-- Stated problem --
Locate the line that contains "List this object's". Copy it and every following line through the end of the records, exactly, and include nothing else.

-- Input --
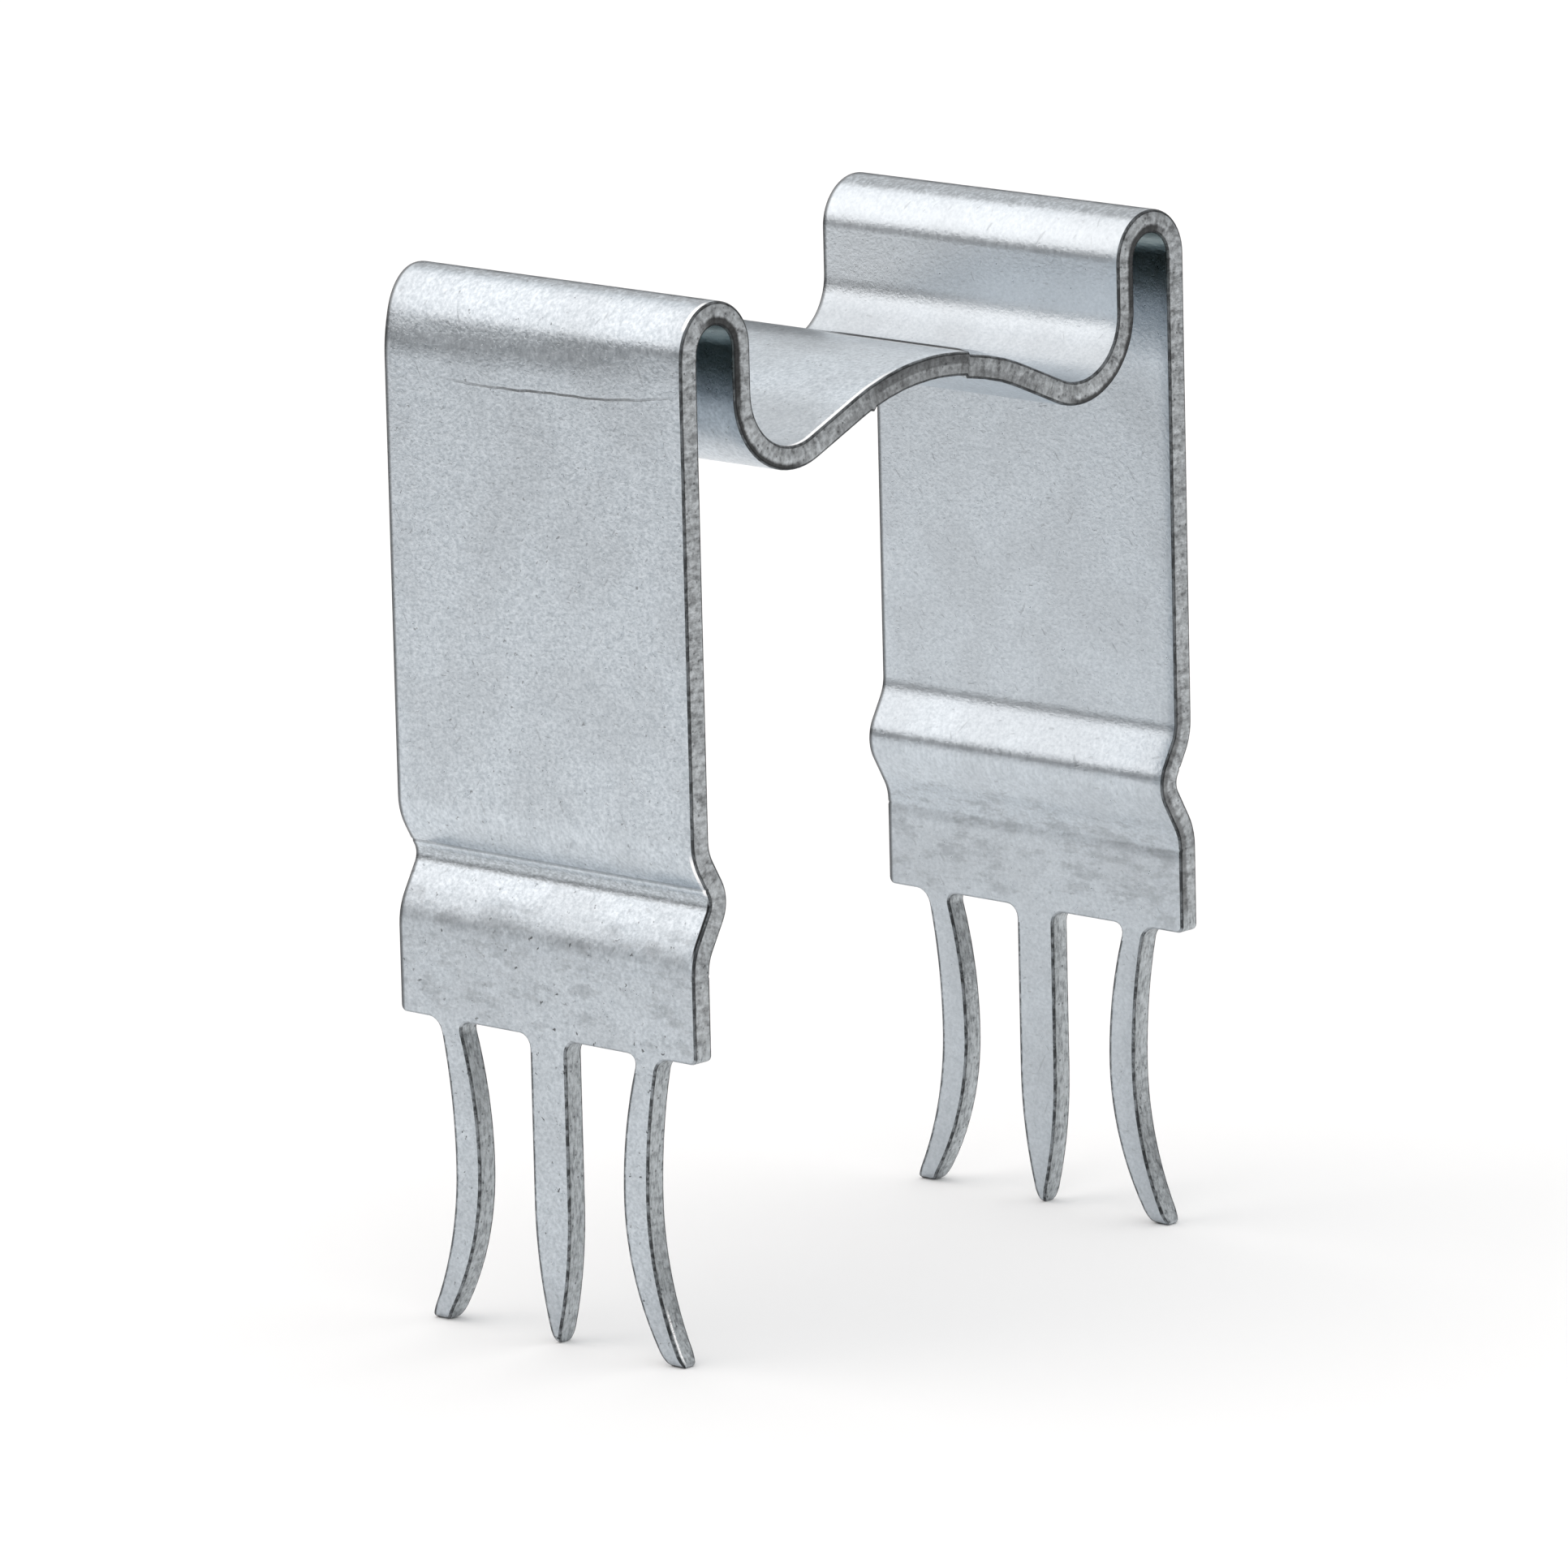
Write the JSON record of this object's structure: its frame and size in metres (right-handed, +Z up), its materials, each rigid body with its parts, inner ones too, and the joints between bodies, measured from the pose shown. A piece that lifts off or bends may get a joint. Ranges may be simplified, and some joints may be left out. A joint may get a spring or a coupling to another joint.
{
  "type": "conduit clip",
  "caption": "Spring-steel conduit clip bent from one strip, with hairpin shoulders, a sprung bridge, beaded legs and pointed prongs along each foot.",
  "frame": {"origin": "midway between the legs, in the middle of the strip's width, on the plane of the prong tips", "axes": "+X from leg to leg, +Y along the conduit that lies in the clip, +Z up from the prong tips to the hairpins"},
  "size_m": [0.0218, 0.0116, 0.0307],
  "materials": {
    "galvanised_steel": "hot-dip galvanised sheet, matte light bluish grey with a fine spangle, brighter at the bends and darker on the sheared edges"
  },
  "bodies": {
    "root": {"clip": "galvanised_steel"}
  },
  "joints": []
}
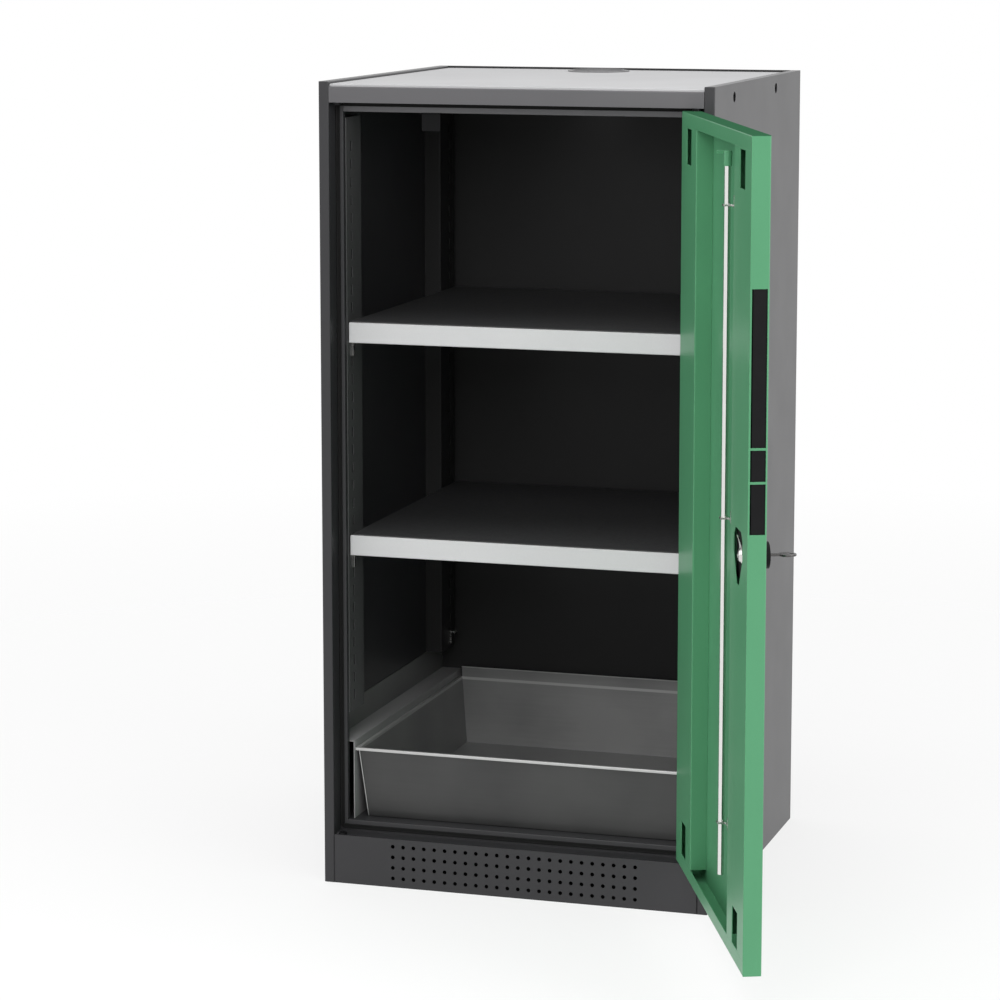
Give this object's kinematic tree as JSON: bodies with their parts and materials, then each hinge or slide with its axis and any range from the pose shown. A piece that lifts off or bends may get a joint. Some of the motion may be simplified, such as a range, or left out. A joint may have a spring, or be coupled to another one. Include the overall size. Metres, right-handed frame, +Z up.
{
  "type": "chemical storage cabinet",
  "caption": "Floor-standing sheet-steel storage cabinet for chemicals with one lockable hinged door, adjustable shelves, a sump tray and an exhaust spigot.",
  "frame": {"origin": "centre of the carcass footprint, on the floor", "axes": "-Y is the front that the door closes, +X is the hinge side, +Z is up"},
  "size_m": [0.7432, 0.9833, 1.105],
  "materials": {
    "anthracite_paint": "satin powder coat",
    "green_paint": "satin powder coat",
    "light_grey_paint": "satin powder coat",
    "galvanised_sheet": "matt zinc",
    "black_plastic": "fine grain",
    "seal_rubber": "matt",
    "zinc_plate": "bright zinc",
    "nickel_plate": "polished nickel",
    "polished_steel": "drawn and polished"
  },
  "bodies": {
    "carcass": {"left_side_panel": "anthracite_paint", "right_side_panel": "anthracite_paint", "rear_panel": "anthracite_paint", "top_panel": "light_grey_paint", "exhaust_collar": "light_grey_paint", "header_rail": "anthracite_paint", "floor_panel": "anthracite_paint", "plinth_panel": "anthracite_paint", "rear_base_rail": "anthracite_paint", "base_stringer": "anthracite_paint", "left_floor_bearer": "anthracite_paint", "right_floor_bearer": "anthracite_paint", "front_left_upright": "anthracite_paint", "front_right_upright": "anthracite_paint", "rear_left_upright": "anthracite_paint", "rear_right_upright": "anthracite_paint", "left_tray_support": "anthracite_paint", "right_tray_support": "anthracite_paint", "left_splash_strip": "galvanised_sheet", "right_splash_strip": "galvanised_sheet", "upper_shelf": "light_grey_paint", "lower_shelf": "light_grey_paint", "upper_shelf_mat": "seal_rubber", "lower_shelf_mat": "seal_rubber", "upper_shelf_clips": "zinc_plate", "lower_shelf_clips": "zinc_plate", "spare_shelf_clip": "zinc_plate", "sump_tray": "galvanised_sheet", "door_seal": "seal_rubber", "upper_hinge_bush": "black_plastic", "lower_hinge_bush": "black_plastic", "spare_hinge_bushes": "black_plastic", "rod_keeper": "anthracite_paint"},
    "door": {"door_panel": "green_paint", "hinge_side_stile": "green_paint", "lock_side_stile": "green_paint", "grip_shell": "black_plastic", "upper_hinge_pin": "zinc_plate", "lower_hinge_pin": "zinc_plate", "lock_rose": "black_plastic", "lock_barrel": "nickel_plate", "lock_nut": "zinc_plate", "lock_case": "black_plastic", "rod_brackets": "zinc_plate"},
    "lock": {"lock_plug": "nickel_plate", "lock_cam": "nickel_plate", "cam_screw": "zinc_plate"},
    "key": {"key": "nickel_plate"},
    "rod": {"locking_rod": "polished_steel", "rod_hook": "green_paint"}
  },
  "joints": [
    {"name": "door_swing", "type": "hinge", "parent": "carcass", "child": "door", "pos_m": [0.247, -0.2545, 0.5725], "axis": [0, 0, 1], "range_deg": [-113.2, 5]},
    {"name": "rod_turn", "type": "hinge", "parent": "door", "child": "rod", "pos_m": [0.36801, -0.58506, 0.6], "axis": [0, 0, 1], "range_deg": [0, 90]},
    {"name": "lock_turn", "type": "hinge", "parent": "door", "child": "lock", "pos_m": [0.43872, -0.65485, 0.572], "axis": [0.9191, 0.3939, 0], "range_deg": [0, 90]},
    {"name": "key_pull", "type": "slide", "parent": "lock", "child": "key", "axis": [0.9191, 0.3939, 0], "range_m": [0, 0.018]}
  ],
  "couplings": [
    {"joint": "lock_turn", "follows": "rod_turn", "ratio": 1}
  ]
}
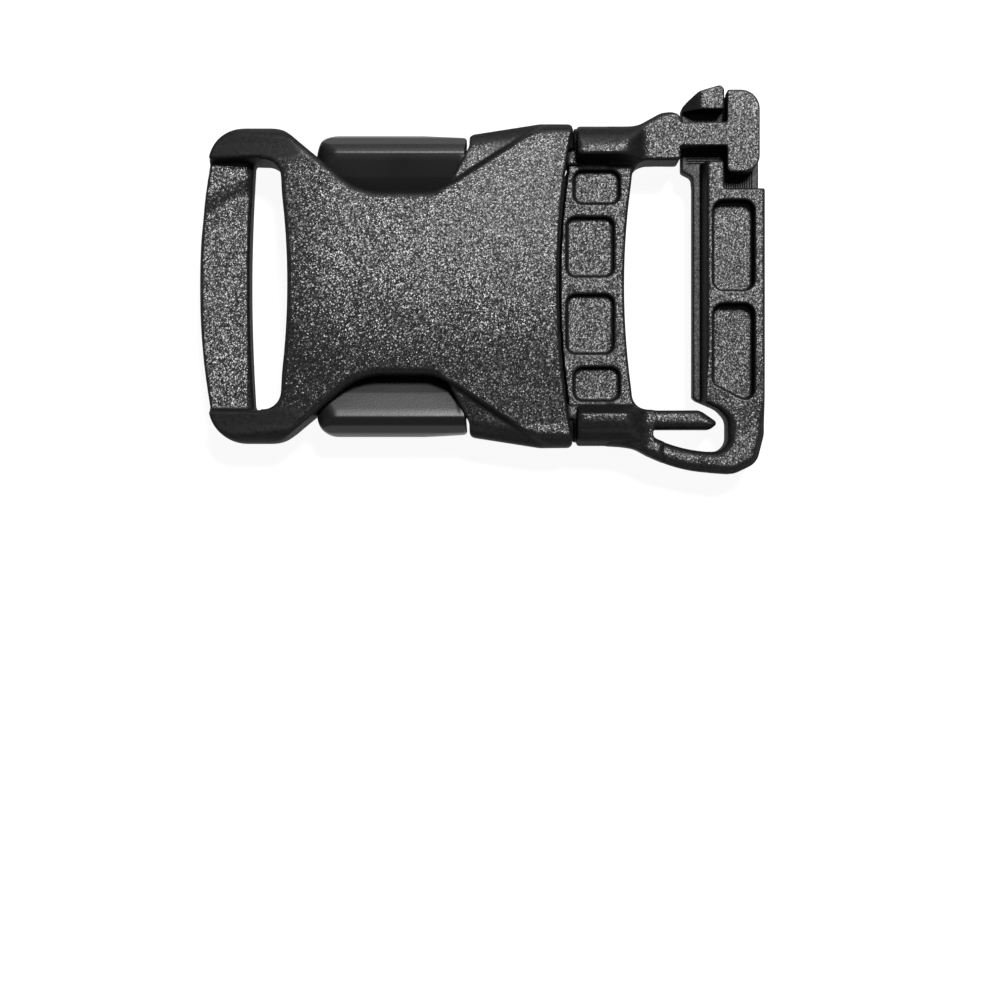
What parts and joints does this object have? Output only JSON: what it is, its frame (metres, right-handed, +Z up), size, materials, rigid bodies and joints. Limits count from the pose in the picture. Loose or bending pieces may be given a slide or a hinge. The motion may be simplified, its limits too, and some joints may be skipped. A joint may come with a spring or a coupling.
{
  "type": "side release buckle",
  "caption": "Black plastic side release buckle, fastened, with a web bar on the socket and a sprung split gate on the plug.",
  "frame": {"origin": "on the socket's flat underside, on the centreline across the buckle, about two thirds of the way from the socket's web bar to its mouth", "axes": "+X from the socket's web bar towards the plug's gate, +Y towards the T-head, +Z up out of the face that the buckle lies on"},
  "size_m": [0.059, 0.0403, 0.011],
  "materials": {
    "grained_plastic": "black moulded acetal with a fine bright grain, smooth on its sloping sides",
    "satin_plastic": "black moulded acetal, smooth and satin"
  },
  "bodies": {
    "buckle": {"socket": "grained_plastic", "plug": "grained_plastic", "link": "grained_plastic"},
    "prong_left": {"prong_left": "satin_plastic"},
    "prong_right": {"prong_right": "satin_plastic"},
    "gate": {"gate": "grained_plastic"}
  },
  "joints": [
    {"name": "squeeze_left", "type": "hinge", "parent": "buckle", "child": "prong_left", "pos_m": [0.0074, 0.0123, 0.0055], "axis": [0, 0, 1], "range_deg": [0, 9.5], "stiffness_Nm_per_rad": 0.5},
    {"name": "squeeze_right", "type": "hinge", "parent": "buckle", "child": "prong_right", "pos_m": [0.0074, -0.0123, 0.0055], "axis": [0, 0, -1], "range_deg": [0, 9.5], "stiffness_Nm_per_rad": 0.5},
    {"name": "gate_press", "type": "hinge", "parent": "buckle", "child": "gate", "pos_m": [0.0239, -0.01843, 0.0055], "axis": [-1, 0, 0], "range_deg": [0, 8], "stiffness_Nm_per_rad": 0.6}
  ]
}
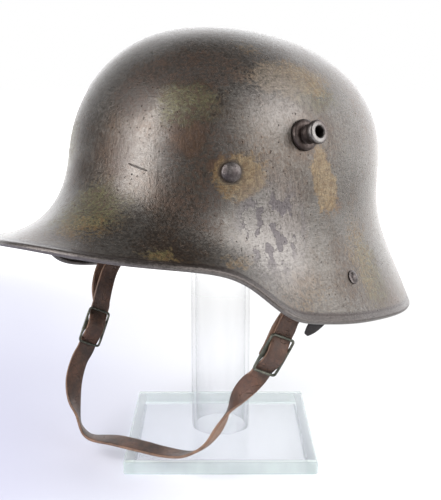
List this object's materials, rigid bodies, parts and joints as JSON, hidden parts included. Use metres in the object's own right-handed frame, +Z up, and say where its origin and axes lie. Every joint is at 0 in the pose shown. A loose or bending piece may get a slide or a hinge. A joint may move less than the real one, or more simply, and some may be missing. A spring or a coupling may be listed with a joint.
{
  "type": "steel combat helmet on a clear display stand",
  "caption": "Open steel helmet shell with visor, flared skirt, hollow side lugs, rivets and a draped leather chin strap with wire buckles, resting on a clear tube and square plate.",
  "frame": {"origin": "centre of the square plate's underside, which is on the stand tube's axis", "axes": "+X toward the wearer's left, -Y the way the visor points, +Z up from the plate to the crown"},
  "size_m": [0.2354, 0.3111, 0.2923],
  "materials": {
    "painted_steel": "dark worn paint with muted ochre, olive and red-brown camouflage, brushed and pitted",
    "worn_steel": "dark tarnished steel, brighter on worn edges",
    "buckle_steel": "grey-green tarnished wire",
    "leather": "old reddish-brown leather, creased and cracked",
    "clear_acrylic": "clear, polished",
    "clear_glass": "clear with greenish polished edges"
  },
  "bodies": {
    "root": {"helmet_shell": "painted_steel", "liner_rivet_left": "worn_steel", "liner_rivet_right": "worn_steel", "liner_rivet_rear": "worn_steel", "skirt_rivet_left": "worn_steel", "skirt_rivet_right": "worn_steel", "vent_lug_left": "worn_steel", "vent_lug_right": "worn_steel", "strap_lug_left": "worn_steel", "strap_lug_right": "worn_steel", "chin_strap": "leather", "torn_tab": "leather", "buckle_left": "buckle_steel", "buckle_right": "buckle_steel", "stand_tube": "clear_acrylic", "stand_plate": "clear_glass"}
  },
  "joints": []
}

-- The completed task --
List this object's materials, rigid bodies, parts and joints as JSON, hidden parts included. Use metres in the object's own right-handed frame, +Z up, and say where its origin and axes lie. Every joint is at 0 in the pose shown. A loose or bending piece may get a slide or a hinge. A joint may move less than the real one, or more simply, and some may be missing. A spring or a coupling may be listed with a joint.
{
  "type": "steel combat helmet on a clear display stand",
  "caption": "Open steel helmet shell with visor, flared skirt, hollow side lugs, rivets and a draped leather chin strap with wire buckles, resting on a clear tube and square plate.",
  "frame": {"origin": "centre of the square plate's underside, which is on the stand tube's axis", "axes": "+X toward the wearer's left, -Y the way the visor points, +Z up from the plate to the crown"},
  "size_m": [0.2354, 0.3111, 0.2923],
  "materials": {
    "painted_steel": "dark worn paint with muted ochre, olive and red-brown camouflage, brushed and pitted",
    "worn_steel": "dark tarnished steel, brighter on worn edges",
    "buckle_steel": "grey-green tarnished wire",
    "leather": "old reddish-brown leather, creased and cracked",
    "clear_acrylic": "clear, polished",
    "clear_glass": "clear with greenish polished edges"
  },
  "bodies": {
    "root": {"helmet_shell": "painted_steel", "liner_rivet_left": "worn_steel", "liner_rivet_right": "worn_steel", "liner_rivet_rear": "worn_steel", "skirt_rivet_left": "worn_steel", "skirt_rivet_right": "worn_steel", "vent_lug_left": "worn_steel", "vent_lug_right": "worn_steel", "strap_lug_left": "worn_steel", "strap_lug_right": "worn_steel", "chin_strap": "leather", "torn_tab": "leather", "buckle_left": "buckle_steel", "buckle_right": "buckle_steel", "stand_tube": "clear_acrylic", "stand_plate": "clear_glass"}
  },
  "joints": []
}